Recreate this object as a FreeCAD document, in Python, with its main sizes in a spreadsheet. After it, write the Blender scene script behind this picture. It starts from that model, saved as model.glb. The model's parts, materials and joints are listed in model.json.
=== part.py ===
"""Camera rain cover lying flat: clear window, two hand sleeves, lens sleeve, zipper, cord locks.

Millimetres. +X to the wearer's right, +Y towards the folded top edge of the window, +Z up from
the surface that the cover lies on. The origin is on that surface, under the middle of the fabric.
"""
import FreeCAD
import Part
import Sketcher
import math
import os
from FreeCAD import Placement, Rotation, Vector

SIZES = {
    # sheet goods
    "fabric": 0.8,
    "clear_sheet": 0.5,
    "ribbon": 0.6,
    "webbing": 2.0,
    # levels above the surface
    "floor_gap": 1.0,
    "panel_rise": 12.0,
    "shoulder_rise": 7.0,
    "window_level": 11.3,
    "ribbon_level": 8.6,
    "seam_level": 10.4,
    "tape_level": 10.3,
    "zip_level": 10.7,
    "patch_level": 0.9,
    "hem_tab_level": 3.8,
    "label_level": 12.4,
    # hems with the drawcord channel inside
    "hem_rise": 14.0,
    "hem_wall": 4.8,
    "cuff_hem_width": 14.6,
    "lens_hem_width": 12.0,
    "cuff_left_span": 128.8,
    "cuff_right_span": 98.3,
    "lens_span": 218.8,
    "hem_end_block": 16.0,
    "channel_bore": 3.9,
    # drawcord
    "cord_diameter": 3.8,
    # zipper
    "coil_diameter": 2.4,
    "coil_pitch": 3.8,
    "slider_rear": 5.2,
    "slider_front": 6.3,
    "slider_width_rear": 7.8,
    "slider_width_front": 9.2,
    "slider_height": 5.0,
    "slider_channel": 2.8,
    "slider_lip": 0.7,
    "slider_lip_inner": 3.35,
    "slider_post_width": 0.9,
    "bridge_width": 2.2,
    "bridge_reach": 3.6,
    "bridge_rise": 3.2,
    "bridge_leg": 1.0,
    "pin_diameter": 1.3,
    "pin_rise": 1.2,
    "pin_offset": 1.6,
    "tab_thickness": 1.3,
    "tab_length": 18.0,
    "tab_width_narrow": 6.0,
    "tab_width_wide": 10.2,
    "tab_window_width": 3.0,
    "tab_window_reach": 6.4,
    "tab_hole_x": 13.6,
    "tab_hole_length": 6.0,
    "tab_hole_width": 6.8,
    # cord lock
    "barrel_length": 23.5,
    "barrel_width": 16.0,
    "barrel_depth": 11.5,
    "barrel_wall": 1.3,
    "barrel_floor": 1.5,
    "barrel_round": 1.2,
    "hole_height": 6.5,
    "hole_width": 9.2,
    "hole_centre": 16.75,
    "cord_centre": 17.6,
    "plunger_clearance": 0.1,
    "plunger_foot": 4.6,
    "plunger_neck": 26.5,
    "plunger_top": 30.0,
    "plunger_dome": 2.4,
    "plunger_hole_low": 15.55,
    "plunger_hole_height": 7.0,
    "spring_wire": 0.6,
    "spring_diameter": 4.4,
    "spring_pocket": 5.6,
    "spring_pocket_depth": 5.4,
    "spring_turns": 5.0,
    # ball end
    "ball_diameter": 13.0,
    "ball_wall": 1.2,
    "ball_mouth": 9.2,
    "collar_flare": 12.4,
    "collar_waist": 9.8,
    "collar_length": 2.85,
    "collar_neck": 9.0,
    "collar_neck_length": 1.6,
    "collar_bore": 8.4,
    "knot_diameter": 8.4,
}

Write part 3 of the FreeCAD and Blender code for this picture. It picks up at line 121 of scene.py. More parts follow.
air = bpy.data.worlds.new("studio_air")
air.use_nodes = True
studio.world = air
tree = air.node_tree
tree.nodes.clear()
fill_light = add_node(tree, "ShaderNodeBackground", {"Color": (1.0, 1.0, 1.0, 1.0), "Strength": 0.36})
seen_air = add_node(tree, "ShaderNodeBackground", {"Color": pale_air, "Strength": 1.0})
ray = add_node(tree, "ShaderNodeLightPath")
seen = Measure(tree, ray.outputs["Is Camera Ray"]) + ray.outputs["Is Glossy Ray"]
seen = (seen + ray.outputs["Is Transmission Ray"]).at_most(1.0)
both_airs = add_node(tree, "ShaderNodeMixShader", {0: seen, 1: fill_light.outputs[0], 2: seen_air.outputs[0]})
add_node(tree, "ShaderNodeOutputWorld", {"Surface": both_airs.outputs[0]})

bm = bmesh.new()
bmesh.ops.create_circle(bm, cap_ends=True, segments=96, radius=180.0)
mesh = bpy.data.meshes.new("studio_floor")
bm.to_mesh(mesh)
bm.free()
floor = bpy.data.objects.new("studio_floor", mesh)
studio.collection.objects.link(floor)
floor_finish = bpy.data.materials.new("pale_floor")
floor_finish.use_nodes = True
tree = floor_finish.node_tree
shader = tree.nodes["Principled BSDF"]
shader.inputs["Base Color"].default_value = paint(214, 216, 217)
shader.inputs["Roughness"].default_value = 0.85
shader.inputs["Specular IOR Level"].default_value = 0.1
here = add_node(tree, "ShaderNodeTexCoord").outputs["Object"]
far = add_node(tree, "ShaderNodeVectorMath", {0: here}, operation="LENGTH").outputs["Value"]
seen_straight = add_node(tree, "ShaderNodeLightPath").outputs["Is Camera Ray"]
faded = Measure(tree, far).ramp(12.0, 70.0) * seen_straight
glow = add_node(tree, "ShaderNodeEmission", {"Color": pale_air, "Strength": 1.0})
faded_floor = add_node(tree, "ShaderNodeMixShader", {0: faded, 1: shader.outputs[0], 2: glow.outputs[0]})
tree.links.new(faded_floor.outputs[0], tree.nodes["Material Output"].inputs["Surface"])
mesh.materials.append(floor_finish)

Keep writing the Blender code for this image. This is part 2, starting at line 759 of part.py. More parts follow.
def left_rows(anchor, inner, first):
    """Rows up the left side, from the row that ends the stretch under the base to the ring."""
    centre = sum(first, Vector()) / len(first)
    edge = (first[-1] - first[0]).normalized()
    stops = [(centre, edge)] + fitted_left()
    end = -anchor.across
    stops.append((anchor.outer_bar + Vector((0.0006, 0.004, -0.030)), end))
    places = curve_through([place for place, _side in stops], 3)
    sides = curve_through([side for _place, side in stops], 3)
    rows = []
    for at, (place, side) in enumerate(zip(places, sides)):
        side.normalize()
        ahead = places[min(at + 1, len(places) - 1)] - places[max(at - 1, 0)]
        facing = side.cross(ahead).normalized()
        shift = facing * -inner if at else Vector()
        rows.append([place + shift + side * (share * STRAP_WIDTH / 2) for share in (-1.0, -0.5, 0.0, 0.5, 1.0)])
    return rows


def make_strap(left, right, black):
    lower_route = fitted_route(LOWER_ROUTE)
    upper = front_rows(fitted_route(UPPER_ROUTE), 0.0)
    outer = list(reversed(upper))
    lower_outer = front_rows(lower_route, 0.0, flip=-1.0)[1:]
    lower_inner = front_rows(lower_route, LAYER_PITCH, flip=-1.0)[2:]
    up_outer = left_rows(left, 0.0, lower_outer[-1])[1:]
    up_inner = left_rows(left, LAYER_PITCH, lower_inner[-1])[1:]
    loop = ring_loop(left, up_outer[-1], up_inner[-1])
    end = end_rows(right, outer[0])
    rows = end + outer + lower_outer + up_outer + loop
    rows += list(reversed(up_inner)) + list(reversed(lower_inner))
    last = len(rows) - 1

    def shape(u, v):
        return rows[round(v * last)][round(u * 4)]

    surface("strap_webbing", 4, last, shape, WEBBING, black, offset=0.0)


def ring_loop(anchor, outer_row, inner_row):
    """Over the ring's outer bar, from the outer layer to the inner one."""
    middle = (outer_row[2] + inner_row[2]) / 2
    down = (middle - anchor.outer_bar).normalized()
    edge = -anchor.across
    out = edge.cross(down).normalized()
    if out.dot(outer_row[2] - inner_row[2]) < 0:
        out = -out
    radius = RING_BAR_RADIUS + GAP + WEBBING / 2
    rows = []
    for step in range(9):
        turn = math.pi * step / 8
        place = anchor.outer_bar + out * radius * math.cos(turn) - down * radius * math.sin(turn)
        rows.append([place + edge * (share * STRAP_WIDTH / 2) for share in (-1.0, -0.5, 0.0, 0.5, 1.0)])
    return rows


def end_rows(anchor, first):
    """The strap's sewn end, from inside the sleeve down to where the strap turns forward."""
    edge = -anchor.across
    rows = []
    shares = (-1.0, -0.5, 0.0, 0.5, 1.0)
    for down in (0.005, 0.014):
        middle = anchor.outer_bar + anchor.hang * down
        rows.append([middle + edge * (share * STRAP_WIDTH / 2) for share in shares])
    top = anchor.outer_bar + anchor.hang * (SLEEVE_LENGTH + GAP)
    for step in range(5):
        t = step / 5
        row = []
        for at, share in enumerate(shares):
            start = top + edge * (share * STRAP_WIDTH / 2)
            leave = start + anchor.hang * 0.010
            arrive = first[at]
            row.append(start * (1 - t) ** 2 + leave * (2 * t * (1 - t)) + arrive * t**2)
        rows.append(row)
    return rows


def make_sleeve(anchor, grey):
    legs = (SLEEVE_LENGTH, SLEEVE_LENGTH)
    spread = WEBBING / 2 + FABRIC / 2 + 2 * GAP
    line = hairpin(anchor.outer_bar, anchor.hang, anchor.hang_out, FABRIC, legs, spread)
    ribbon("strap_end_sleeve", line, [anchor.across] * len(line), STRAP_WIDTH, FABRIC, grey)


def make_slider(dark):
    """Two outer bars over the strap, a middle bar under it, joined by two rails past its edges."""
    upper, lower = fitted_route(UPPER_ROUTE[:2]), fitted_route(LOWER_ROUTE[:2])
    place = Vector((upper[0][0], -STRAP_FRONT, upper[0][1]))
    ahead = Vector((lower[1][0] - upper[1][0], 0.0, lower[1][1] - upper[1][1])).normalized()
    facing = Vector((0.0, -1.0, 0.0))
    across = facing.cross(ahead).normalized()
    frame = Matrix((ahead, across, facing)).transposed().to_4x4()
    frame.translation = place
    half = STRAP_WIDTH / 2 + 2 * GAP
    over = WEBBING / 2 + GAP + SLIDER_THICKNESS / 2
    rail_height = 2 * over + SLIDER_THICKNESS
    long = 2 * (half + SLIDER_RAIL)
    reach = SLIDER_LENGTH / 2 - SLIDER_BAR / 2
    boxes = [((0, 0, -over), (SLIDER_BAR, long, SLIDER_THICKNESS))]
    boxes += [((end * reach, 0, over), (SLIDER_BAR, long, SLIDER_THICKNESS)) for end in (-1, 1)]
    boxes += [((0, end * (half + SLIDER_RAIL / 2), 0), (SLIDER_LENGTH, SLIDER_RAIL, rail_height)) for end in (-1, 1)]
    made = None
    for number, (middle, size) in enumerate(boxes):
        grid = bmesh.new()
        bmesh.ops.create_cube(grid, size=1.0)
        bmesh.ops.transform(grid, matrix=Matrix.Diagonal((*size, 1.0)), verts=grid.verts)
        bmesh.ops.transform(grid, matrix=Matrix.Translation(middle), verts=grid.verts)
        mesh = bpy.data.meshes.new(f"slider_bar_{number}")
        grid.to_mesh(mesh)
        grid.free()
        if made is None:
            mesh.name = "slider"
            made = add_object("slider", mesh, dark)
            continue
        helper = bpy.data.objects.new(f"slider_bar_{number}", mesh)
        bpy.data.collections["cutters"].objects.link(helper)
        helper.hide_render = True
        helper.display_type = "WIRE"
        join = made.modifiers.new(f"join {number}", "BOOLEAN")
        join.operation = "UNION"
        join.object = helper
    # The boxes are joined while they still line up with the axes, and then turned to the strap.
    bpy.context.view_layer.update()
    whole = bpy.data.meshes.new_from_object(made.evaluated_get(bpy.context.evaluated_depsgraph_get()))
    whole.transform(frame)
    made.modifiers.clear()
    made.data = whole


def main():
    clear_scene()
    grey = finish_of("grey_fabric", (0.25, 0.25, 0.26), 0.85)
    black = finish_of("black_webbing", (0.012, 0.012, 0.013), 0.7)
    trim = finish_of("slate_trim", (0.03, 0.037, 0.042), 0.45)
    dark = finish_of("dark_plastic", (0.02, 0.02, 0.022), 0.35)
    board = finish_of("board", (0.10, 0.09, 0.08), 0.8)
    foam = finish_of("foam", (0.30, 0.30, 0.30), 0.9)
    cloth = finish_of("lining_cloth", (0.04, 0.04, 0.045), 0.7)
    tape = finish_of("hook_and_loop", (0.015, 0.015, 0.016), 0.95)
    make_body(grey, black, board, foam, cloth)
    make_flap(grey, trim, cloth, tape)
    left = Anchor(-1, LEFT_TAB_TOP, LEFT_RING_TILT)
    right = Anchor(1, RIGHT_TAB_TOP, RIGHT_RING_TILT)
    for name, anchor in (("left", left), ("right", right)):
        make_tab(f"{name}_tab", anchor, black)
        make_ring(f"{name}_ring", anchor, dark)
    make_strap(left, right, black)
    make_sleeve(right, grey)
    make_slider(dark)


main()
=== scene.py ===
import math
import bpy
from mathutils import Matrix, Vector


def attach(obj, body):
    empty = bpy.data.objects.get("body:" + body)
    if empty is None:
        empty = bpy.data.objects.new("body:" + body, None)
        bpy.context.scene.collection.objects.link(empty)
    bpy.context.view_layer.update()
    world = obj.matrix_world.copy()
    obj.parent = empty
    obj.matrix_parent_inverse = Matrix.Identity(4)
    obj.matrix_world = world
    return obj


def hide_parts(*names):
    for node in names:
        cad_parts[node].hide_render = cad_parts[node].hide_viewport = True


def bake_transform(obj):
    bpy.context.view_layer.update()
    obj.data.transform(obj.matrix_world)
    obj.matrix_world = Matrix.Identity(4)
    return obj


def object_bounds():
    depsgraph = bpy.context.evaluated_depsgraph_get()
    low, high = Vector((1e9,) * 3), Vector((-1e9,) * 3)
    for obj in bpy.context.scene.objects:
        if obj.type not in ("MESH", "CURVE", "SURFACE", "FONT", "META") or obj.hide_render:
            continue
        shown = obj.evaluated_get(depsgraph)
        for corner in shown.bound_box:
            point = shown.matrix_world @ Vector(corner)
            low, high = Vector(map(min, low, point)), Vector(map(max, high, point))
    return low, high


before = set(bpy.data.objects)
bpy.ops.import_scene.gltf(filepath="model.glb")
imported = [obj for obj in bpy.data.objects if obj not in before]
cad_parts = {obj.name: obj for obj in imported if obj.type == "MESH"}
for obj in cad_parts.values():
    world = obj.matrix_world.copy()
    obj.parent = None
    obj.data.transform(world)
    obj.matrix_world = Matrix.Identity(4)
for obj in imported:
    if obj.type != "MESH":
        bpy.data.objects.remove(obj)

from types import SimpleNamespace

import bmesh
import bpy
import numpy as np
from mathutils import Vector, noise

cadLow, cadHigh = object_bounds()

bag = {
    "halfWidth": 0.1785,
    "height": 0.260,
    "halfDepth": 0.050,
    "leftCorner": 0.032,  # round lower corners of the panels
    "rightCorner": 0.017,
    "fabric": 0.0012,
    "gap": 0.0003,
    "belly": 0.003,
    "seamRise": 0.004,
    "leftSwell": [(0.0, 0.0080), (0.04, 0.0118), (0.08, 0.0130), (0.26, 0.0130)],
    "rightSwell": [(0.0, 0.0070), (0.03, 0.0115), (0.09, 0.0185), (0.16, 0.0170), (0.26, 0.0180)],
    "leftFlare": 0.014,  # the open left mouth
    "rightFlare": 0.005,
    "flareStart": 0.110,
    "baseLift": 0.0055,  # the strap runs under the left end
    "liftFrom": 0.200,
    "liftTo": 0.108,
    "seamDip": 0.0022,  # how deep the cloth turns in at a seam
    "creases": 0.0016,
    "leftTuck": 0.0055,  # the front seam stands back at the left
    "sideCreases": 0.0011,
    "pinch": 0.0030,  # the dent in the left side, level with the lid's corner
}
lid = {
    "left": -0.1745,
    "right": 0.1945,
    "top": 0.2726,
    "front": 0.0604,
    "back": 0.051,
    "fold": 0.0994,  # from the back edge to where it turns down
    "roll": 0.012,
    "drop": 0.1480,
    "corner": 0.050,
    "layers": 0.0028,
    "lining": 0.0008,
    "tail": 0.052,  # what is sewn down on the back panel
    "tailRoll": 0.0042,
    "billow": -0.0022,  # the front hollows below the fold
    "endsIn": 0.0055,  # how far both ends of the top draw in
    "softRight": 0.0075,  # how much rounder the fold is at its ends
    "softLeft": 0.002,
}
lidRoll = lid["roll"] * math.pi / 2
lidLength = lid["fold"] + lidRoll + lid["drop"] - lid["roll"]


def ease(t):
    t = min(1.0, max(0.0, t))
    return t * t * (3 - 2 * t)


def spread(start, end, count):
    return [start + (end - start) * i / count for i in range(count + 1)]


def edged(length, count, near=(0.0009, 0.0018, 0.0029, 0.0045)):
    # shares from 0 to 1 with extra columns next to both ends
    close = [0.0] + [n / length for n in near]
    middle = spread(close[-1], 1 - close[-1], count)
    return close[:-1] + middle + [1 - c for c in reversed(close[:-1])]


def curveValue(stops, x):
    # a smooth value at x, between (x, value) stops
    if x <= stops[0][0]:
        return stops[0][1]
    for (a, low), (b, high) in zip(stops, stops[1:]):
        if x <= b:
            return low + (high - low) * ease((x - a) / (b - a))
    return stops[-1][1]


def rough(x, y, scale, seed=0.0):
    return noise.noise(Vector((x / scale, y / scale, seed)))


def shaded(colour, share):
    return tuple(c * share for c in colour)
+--
All lines above containing the string "main" are to be collected.

| RESPONSE TO THE EXERCISE |
Recreate this object as a FreeCAD document, in Python, with its main sizes in a spreadsheet. After it, write the Blender scene script behind this picture. It starts from that model, saved as model.glb. The model's parts, materials and joints are listed in model.json.
def main():
main()